In January 2018, there was a cold snap. People turned up their heat and plugged in space heaters. The city quickly exceeded its quota of hydropower, forcing it to buy power elsewhere at much higher rates. McMahon says his Plattsburgh home’s energy bill jumped by $30 to $40 a month. “People felt there was a problem but didn’t know what to attribute it to,” he says.
As the long winter began to thaw, neighbors noticed a new disturbance: mining servers generate an extreme amount of heat, requiring extensive ventilation to avert shutoffs. Those fans generated a constant, high-frequency whine, McMahon says, “like a small-engine plane getting ready to take off.” It wasn’t just the decibels, but the pitch: “It registers at this weird level, like a toothache that won’t go away.” Carla Brancato lives across the river from Zafra, a crypto-mining and hosting company owned by Plattsburgh resident Ryan Brienza. She says that for several years her condo vibrated from its noise, as if someone were constantly running a vacuum upstairs.
Meanwhile, the automated nature of these servers meant that the new mines provided few local jobs. “I’m pro–economic development,” Read says, “but the biggest mine operation has fewer jobs than a new McDonald’s.” Plattsburgh doesn’t have a city income tax, and most miners lease their buildings, meaning they aren’t paying property taxes. Elizabeth Gibbs, a city councilor, was shocked when she went to tour one of the operations. “I was blown away by how hot it was—so hot and so loud,” she says. She describes a warehouse filled with hundreds of servers in stacks, connected by umbilical-like wires, with doors and windows left wide open to let cool air in.
Read, who became mayor in 2017, decided to impose a moratorium on new crypto mines until the city could figure out what to do. First, the New York Public Service Commission created a rider requiring high-density users to pay higher rates. It also required crypto companies to cover specialized infrastructure up front and put down a security deposit to ensure that their bills got paid. Based on two months of electricity use, Coinmint’s deposit was $1,019,503. The company spent two years pursuing appeals with the New York State Department of Public Service. “In the end, they lost,” Treacy says.
Next, Plattsburgh updated its building codes and noise ordinances. (As an established business, Coinmint voluntarily agreed to work with the city.)
Brienza, for his part, doesn’t think the moratorium was necessary. “The city could have attracted a lot of business,” he says. Zafra’s new facility, he says, has made noise reduction a priority; Brancato says after the city worked with Zafra to turn down its fans last summer, her home is finally quiet.
Now Plattsburgh is again accepting new crypto-mine applications. Yet with the new regulations in place, they’ve seen little interest. Instead, mining has surged in the nearby town of Massena, where Coinmint signed a long-term lease for a former Alcoa aluminum plant. In 2021, Massena also halted new crypto-associated businesses. “Our goal is not to prevent business, but to make sure the character and safety of our town is protected,” wrote a town board member in an emailed statement.
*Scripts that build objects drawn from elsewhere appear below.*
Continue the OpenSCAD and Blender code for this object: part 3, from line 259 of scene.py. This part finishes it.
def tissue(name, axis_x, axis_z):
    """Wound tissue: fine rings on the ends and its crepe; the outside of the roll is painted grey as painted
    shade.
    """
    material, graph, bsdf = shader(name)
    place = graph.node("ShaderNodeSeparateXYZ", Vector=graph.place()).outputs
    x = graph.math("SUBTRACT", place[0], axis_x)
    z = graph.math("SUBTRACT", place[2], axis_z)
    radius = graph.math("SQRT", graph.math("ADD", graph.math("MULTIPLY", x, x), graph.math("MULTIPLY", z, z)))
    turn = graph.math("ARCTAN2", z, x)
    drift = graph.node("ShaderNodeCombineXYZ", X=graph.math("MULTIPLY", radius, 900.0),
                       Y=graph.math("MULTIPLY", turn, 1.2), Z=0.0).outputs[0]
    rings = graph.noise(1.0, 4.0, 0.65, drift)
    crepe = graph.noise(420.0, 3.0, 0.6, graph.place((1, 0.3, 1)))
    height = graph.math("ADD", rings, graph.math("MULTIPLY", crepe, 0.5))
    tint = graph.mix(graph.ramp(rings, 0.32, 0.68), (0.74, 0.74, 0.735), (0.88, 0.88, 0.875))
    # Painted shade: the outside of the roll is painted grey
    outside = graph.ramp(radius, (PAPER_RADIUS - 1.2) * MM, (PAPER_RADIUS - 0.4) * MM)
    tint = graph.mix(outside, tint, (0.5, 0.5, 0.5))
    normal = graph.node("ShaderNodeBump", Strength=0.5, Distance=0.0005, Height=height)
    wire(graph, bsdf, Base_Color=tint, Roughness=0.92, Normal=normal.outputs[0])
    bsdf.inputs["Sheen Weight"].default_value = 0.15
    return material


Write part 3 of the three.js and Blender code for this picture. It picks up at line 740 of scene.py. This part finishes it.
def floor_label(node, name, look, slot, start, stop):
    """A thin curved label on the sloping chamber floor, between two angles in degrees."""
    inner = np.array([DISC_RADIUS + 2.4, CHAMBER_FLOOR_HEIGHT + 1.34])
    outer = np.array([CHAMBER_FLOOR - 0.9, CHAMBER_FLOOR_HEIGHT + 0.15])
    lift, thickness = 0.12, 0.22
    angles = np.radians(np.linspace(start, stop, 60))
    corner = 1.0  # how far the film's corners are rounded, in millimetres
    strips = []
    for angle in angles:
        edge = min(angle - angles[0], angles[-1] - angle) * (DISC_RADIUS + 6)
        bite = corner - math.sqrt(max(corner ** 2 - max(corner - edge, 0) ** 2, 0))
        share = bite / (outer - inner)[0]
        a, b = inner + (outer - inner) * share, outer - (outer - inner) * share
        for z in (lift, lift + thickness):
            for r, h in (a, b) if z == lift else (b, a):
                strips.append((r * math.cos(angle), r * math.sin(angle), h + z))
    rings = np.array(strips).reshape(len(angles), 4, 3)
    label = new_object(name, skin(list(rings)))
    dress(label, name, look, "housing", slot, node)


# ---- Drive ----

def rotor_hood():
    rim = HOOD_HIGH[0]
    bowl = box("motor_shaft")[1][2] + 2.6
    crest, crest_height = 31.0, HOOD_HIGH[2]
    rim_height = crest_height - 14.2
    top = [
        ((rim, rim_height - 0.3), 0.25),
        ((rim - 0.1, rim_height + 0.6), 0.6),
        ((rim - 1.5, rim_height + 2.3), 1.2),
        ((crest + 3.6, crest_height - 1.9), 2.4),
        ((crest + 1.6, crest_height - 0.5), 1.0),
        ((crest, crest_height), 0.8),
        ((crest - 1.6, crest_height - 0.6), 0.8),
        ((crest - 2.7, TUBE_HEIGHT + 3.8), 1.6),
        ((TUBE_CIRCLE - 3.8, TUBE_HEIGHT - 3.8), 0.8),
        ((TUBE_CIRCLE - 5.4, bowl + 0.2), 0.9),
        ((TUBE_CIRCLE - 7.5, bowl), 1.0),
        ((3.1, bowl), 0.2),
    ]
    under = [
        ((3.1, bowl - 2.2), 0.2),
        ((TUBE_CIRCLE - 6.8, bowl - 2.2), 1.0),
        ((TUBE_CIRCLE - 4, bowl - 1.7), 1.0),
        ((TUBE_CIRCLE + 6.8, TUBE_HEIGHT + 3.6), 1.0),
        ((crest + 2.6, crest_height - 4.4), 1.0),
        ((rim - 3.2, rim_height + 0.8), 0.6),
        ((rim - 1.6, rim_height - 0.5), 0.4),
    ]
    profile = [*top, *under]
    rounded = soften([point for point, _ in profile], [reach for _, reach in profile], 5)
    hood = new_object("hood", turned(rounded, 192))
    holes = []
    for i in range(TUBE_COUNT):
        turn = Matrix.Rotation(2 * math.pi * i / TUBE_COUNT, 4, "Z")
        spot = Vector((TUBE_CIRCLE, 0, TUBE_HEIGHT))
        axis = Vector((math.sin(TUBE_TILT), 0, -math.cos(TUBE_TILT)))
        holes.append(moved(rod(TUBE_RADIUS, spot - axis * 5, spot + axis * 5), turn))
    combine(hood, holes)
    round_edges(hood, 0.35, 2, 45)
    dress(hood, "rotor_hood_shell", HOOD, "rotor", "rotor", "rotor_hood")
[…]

From 2016 to 2018, crypto mining in upstate New York increased annual electric bills by about $165 million for small businesses and $79 million for individuals, a recent paper found. “Obviously if you’re an investor, you see the value of crypto,” McMahon says, “but me, living in this community? I don’t.”
Economist Matteo Benetton, a coauthor of the paper and a professor at the Hass School of Business at the University of California, Berkeley, says that crypto mining can depress local economies. In places with fixed electricity supplies, operations suck up grid capacity, potentially leading to supply shortages, rationing, and blackouts. Even in places with ample access to power, like upstate New York, mining can crowd out other potential industries that might have employed more people. “While there are private benefits, through the electricity market, there are social costs,” Benetton says.
These impacts are now being felt across the country. Benetton says there are strong profit incentives to keep as many servers running as possible, and he is now calling for greater transparency in these companies’ energy usage. That’s not a popular opinion within the industry. But, says Benetton, “if you’re really doing good, you shouldn’t be afraid to disclose the data.”
The federal government does not currently monitor cryptocurrency’s energy consumption, but Securities and Exchange Commission chair Gary Gensler recognizes that there are gaps in regulation. In a 2021 speech at the Aspen Security Forum, he referred to the industry as “the Wild West.”
As long as mining is so profitable, Read warns, crypto bans just shift the harm to new locations. When China banned crypto mining in 2021 to achieve its carbon reduction goals, operations surged in places like Kazakhstan, where electricity comes primarily from coal. As a result, a recent study found, Bitcoin’s use of renewable energy dropped by about half between 2020 and 2021, down to 25%.
Even when the industry invests in renewable energy, its sheer consumption makes it a significant contributor of carbon emissions.
Read dismisses the promises that green investments or greater efficiencies can solve this problem. In a recent working paper, he found that cryptocurrency’s energy usage will rise another 30% by the end of the decade—producing an additional 32.5 million metric tons of carbon dioxide a year. As long as the price of Bitcoin goes up, the rewards of mining increase, which spurs energy use, he says. He refers to this situation as “the Bitcoin Dilemma.”
Those 32 million metric tons of carbon dioxide will make the climate crisis even worse, whether the emissions are coming from upstate New York or Kazakhstan. “We all suffer as a consequence,” says Read.